- **AIM**
Copy down every line where the string "None" shows up.

- **LISTING**
────────
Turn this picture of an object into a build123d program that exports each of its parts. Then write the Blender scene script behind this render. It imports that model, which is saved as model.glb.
────────
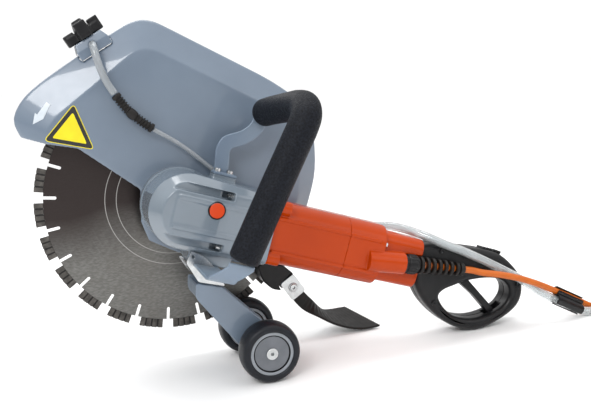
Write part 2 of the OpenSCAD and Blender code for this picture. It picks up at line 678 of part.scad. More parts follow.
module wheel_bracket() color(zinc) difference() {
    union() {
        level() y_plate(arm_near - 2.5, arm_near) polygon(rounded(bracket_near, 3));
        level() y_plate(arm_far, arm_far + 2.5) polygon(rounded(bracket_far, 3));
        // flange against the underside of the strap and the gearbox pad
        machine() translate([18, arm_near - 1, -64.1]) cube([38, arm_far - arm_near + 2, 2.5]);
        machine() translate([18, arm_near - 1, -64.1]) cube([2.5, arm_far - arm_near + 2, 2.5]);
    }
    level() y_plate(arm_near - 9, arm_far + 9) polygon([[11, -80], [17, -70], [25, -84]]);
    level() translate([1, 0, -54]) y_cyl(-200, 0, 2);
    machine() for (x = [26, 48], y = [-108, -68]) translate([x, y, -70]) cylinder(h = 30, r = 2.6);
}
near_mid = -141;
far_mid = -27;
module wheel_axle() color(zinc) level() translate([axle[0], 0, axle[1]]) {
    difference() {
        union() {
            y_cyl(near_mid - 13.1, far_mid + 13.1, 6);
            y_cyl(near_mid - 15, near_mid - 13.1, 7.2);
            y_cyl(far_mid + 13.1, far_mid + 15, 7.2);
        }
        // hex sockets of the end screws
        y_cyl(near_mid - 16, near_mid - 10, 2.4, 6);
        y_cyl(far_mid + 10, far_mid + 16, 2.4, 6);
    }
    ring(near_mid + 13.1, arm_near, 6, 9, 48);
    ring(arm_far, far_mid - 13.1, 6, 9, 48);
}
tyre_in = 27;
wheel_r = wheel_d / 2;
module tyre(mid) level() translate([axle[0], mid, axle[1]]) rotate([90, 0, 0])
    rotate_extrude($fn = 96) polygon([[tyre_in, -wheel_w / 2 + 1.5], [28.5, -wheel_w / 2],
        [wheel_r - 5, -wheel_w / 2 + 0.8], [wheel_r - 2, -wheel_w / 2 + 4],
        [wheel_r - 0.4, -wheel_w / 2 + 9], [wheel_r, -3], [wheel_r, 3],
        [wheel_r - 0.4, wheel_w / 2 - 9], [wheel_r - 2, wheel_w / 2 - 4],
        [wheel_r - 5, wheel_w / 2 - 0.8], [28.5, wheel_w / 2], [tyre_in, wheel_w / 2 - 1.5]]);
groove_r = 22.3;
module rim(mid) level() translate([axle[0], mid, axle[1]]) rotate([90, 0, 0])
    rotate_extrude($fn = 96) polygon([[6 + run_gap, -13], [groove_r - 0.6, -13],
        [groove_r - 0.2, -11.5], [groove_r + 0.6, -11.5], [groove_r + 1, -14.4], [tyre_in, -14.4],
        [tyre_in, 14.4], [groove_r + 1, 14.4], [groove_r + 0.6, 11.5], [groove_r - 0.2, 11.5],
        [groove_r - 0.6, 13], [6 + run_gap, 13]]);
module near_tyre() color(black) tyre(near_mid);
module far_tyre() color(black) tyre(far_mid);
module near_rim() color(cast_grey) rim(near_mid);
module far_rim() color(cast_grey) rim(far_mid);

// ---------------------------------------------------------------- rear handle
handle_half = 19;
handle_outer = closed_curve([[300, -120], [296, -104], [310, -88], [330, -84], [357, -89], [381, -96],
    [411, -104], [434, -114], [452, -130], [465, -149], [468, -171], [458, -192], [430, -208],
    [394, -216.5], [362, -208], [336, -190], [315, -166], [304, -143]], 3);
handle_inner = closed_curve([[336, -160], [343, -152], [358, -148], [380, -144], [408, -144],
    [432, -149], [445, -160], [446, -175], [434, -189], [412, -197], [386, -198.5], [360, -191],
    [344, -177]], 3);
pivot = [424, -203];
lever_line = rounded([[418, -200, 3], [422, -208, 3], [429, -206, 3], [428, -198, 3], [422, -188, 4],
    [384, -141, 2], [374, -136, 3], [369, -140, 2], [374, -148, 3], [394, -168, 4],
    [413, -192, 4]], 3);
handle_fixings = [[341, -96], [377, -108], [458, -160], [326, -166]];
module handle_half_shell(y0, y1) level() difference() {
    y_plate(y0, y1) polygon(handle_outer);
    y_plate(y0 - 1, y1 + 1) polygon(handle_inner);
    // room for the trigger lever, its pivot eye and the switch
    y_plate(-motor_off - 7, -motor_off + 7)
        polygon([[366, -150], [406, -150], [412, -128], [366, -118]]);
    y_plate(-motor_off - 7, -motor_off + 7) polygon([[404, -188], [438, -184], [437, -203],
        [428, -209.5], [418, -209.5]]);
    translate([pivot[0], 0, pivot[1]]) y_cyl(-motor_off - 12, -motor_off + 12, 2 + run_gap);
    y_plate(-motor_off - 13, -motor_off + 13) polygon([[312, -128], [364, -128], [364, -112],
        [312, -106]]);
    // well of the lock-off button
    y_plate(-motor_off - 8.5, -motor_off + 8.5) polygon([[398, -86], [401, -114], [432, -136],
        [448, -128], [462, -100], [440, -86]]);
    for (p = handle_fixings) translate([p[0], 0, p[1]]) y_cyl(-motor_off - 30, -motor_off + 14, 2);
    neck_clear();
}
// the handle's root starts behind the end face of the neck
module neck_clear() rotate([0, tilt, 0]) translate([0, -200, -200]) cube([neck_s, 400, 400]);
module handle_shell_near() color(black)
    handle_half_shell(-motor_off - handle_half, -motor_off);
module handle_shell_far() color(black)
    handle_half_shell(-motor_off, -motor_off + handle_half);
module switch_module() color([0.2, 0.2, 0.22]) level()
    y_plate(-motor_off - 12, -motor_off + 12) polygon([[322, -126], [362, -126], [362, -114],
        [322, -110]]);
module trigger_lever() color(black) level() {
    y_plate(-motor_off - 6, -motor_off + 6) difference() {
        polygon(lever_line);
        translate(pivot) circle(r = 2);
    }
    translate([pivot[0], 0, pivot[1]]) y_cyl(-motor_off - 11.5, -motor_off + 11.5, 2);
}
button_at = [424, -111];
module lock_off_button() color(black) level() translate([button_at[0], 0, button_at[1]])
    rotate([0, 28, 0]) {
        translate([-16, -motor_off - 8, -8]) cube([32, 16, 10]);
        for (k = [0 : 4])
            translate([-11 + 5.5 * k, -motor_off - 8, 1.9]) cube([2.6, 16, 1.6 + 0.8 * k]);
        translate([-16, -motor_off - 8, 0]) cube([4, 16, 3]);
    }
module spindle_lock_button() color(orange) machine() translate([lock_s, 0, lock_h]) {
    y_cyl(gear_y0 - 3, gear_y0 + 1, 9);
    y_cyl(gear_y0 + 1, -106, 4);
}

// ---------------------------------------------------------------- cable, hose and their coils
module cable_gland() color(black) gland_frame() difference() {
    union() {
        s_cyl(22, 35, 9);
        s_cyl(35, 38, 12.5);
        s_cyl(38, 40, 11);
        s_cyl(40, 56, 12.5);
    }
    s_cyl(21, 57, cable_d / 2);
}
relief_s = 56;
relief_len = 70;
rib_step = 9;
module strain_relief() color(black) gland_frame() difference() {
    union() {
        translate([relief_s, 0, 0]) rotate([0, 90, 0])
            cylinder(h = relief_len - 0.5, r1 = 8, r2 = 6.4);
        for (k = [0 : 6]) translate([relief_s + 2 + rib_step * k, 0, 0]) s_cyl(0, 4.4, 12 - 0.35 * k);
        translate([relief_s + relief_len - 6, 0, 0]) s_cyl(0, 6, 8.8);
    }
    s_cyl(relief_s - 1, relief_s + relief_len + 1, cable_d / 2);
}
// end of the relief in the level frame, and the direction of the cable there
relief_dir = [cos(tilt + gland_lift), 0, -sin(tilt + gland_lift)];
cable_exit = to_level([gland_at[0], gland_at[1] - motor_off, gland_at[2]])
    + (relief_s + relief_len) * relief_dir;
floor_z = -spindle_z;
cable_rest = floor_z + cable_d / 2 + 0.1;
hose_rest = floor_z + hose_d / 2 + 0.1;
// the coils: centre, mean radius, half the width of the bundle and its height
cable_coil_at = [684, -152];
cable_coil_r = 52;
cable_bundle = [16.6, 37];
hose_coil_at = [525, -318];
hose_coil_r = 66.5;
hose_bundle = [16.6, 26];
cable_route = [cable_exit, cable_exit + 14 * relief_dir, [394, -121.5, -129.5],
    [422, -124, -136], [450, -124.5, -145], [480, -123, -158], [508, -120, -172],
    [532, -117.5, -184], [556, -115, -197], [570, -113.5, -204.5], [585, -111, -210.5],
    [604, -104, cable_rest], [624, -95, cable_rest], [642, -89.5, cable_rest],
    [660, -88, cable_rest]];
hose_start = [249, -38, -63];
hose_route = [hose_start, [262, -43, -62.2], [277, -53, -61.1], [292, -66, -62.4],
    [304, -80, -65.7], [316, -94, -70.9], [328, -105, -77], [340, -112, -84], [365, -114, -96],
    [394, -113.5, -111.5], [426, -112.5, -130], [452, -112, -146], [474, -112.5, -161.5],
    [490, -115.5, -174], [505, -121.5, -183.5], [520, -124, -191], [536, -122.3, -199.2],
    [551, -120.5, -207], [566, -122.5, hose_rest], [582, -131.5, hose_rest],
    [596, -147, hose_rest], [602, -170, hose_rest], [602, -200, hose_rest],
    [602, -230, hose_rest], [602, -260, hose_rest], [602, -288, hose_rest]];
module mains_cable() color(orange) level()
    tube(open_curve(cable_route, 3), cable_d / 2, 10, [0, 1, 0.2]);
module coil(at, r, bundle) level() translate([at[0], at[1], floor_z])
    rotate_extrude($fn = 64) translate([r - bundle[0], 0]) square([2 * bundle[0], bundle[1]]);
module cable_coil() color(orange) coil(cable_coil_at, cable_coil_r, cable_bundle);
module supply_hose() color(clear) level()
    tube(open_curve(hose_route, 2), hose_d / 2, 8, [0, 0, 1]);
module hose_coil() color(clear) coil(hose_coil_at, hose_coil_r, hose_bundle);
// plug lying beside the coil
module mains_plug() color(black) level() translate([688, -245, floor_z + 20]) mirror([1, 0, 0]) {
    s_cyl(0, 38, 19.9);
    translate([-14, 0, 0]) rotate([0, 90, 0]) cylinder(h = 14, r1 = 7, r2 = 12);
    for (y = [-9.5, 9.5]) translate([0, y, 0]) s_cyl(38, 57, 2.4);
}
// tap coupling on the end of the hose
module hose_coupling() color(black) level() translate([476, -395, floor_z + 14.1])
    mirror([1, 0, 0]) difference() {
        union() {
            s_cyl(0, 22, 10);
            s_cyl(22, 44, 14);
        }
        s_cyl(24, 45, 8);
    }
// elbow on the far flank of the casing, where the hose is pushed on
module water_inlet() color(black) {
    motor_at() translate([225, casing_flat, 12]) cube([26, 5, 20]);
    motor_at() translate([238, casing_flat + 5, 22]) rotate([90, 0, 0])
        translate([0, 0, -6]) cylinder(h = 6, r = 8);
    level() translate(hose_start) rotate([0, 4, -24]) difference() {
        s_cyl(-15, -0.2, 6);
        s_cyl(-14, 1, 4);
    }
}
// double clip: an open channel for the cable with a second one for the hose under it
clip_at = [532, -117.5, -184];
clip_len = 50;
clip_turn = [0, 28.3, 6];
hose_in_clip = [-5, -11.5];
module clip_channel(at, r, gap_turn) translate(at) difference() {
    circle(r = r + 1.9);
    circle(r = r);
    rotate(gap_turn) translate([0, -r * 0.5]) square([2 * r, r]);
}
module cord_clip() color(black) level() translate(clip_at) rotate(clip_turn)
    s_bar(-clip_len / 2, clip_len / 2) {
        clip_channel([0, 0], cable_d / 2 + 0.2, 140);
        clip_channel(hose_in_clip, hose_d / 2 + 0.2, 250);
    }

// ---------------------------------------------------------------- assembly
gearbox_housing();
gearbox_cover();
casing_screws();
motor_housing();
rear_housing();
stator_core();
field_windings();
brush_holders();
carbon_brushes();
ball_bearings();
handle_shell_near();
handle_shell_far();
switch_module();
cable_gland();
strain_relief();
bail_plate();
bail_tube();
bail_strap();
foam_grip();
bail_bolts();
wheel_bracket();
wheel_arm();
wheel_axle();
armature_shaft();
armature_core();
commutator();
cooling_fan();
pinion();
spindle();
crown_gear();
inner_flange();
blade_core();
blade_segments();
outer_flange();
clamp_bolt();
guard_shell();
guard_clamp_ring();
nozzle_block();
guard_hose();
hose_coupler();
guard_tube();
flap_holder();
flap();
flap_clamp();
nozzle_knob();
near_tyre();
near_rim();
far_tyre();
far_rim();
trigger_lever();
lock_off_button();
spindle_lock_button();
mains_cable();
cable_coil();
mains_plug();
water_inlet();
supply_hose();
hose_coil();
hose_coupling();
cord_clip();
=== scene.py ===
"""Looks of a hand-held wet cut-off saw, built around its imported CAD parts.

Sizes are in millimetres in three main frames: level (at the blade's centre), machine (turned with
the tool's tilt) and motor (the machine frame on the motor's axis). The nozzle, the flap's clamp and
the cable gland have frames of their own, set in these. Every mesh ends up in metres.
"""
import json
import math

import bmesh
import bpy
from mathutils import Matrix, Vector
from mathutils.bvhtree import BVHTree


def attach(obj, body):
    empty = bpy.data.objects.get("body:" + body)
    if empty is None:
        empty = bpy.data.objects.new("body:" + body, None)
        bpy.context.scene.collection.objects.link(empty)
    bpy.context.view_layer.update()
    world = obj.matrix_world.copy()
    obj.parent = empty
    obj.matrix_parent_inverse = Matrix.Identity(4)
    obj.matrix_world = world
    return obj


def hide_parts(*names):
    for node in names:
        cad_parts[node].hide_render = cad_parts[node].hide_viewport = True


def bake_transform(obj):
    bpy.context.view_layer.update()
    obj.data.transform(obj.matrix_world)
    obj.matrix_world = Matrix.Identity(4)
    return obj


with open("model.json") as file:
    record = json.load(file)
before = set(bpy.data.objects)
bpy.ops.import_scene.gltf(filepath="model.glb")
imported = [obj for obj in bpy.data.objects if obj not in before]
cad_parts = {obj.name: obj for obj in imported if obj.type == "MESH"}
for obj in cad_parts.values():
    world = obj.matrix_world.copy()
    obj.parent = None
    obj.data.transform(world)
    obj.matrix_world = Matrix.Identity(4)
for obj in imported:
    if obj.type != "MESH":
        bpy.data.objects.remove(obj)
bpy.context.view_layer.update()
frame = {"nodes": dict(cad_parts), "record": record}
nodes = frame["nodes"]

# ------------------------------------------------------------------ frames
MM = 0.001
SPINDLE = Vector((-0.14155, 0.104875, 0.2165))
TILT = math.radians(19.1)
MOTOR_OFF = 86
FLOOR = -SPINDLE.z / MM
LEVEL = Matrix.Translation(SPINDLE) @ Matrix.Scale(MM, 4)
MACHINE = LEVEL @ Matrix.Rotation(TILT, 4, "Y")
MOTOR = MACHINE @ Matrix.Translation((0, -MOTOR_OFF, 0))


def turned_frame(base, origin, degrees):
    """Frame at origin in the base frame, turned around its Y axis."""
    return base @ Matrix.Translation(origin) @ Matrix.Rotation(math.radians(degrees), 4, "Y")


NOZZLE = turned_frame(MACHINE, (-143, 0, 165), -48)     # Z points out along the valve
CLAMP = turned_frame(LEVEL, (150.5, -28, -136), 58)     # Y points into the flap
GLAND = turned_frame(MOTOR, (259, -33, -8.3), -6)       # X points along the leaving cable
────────
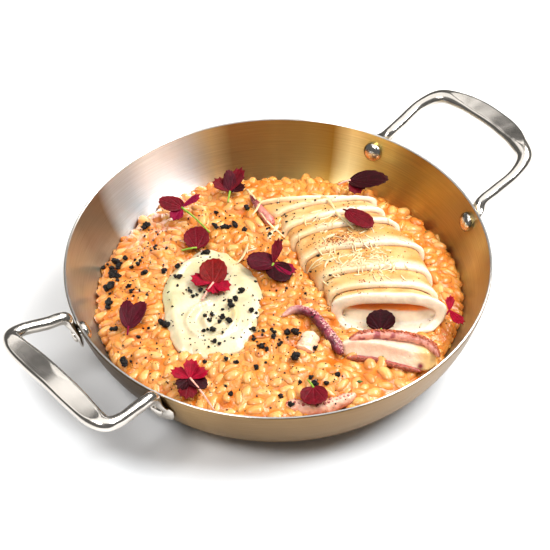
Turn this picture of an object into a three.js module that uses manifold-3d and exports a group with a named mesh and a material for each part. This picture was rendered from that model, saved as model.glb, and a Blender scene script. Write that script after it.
────────
- **RESULT**
    if empty is None:
        empty = bpy.data.objects.new("body:" + body, None)
    obj.parent = None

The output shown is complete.